Les chercheurs affirment que les vulnérabilités qu'ils ont découvertes sont toutes des défauts qui proviennent des subtilités et des interconnexions complexes que les pilotes GPU doivent gérer pour coordonner le tout. Pour exploiter ces failles, les attaquants devraient d'abord établir l'accès à un appareil cible, peut-être en incitant les victimes à télécharger des applications malveillantes.
« Il y a beaucoup de pièces mobiles et aucune restriction d’accès, donc les pilotes GPU sont facilement accessibles pour presque toutes les applications », explique Eugene Rodionov, responsable technique de l’équipe Android Red. « Ce qui rend vraiment les choses problématiques ici, c’est la complexité de la mise en œuvre, un élément qui est à l’origine d’un certain nombre de vulnérabilités. »
Qualcomm a publié des correctifs pour les failles auprès des « fabricants d’équipement d’origine » (OEM) qui utilisent des puces et des logiciels Qualcomm dans les téléphones Android qu’ils fabriquent. « Concernant les problèmes de GPU révélés par l’Android Security Red Team, des correctifs ont été mis à la disposition des OEM en mai 2024 », a déclaré un porte-parole de Qualcomm à WIRED. « Nous encourageons les utilisateurs finaux à appliquer les mises à jour de sécurité des fabricants d’appareils dès qu’elles sont disponibles. »

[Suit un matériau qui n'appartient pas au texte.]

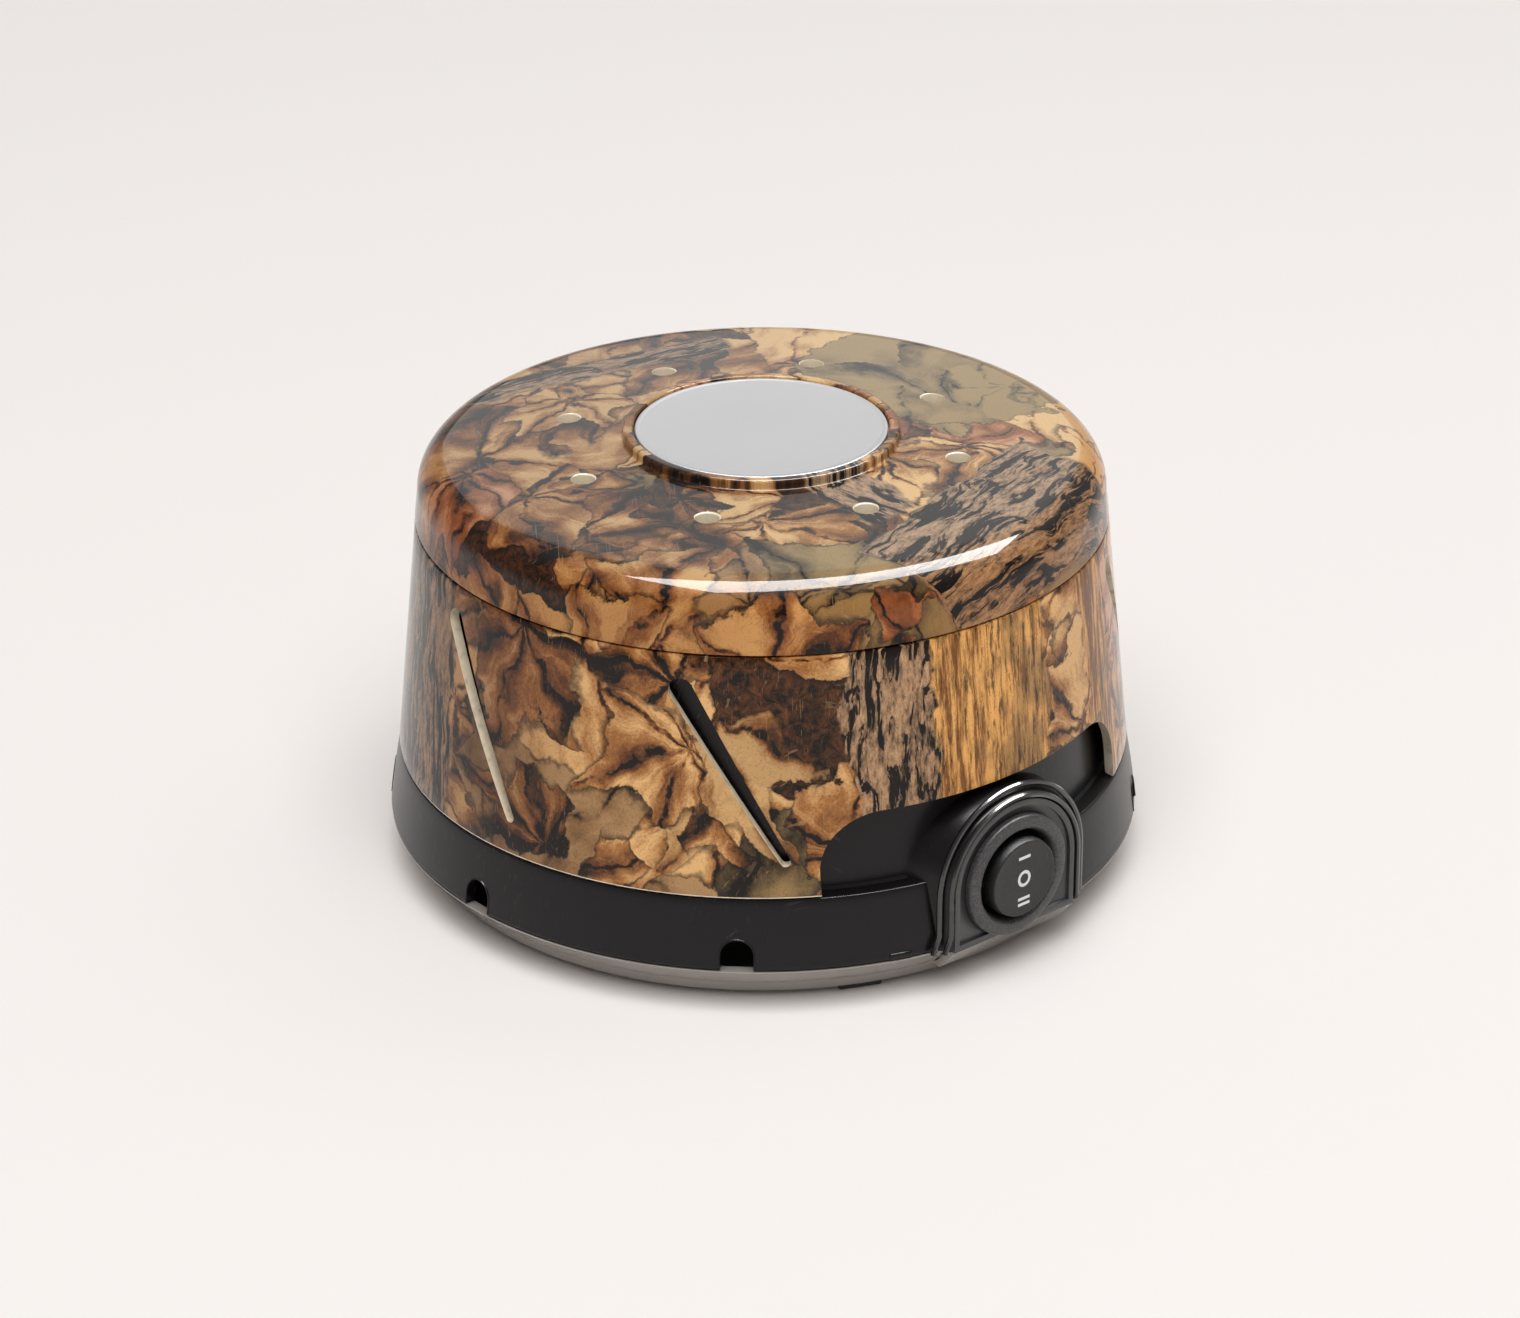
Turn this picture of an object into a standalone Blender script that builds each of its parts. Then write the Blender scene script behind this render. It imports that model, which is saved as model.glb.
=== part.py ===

L'écosystème Android est complexe et les correctifs doivent être transférés d'un fournisseur comme Qualcomm vers les OEM, puis être conditionnés par chaque fabricant d'appareils et livrés sur les téléphones des utilisateurs. Ce processus de diffusion signifie parfois que les appareils peuvent rester exposés, mais Google a consacré des années à investir pour améliorer ces pipelines et rationaliser la communication.
Ces résultats rappellent néanmoins une fois de plus que les GPU eux-mêmes et les logiciels qui les prennent en charge ont le potentiel de devenir un champ de bataille critique en matière de sécurité informatique.
Comme le dit Rodionov, « la combinaison d’une grande complexité de mise en œuvre avec une large accessibilité en fait une cible très intéressante pour les attaquants ».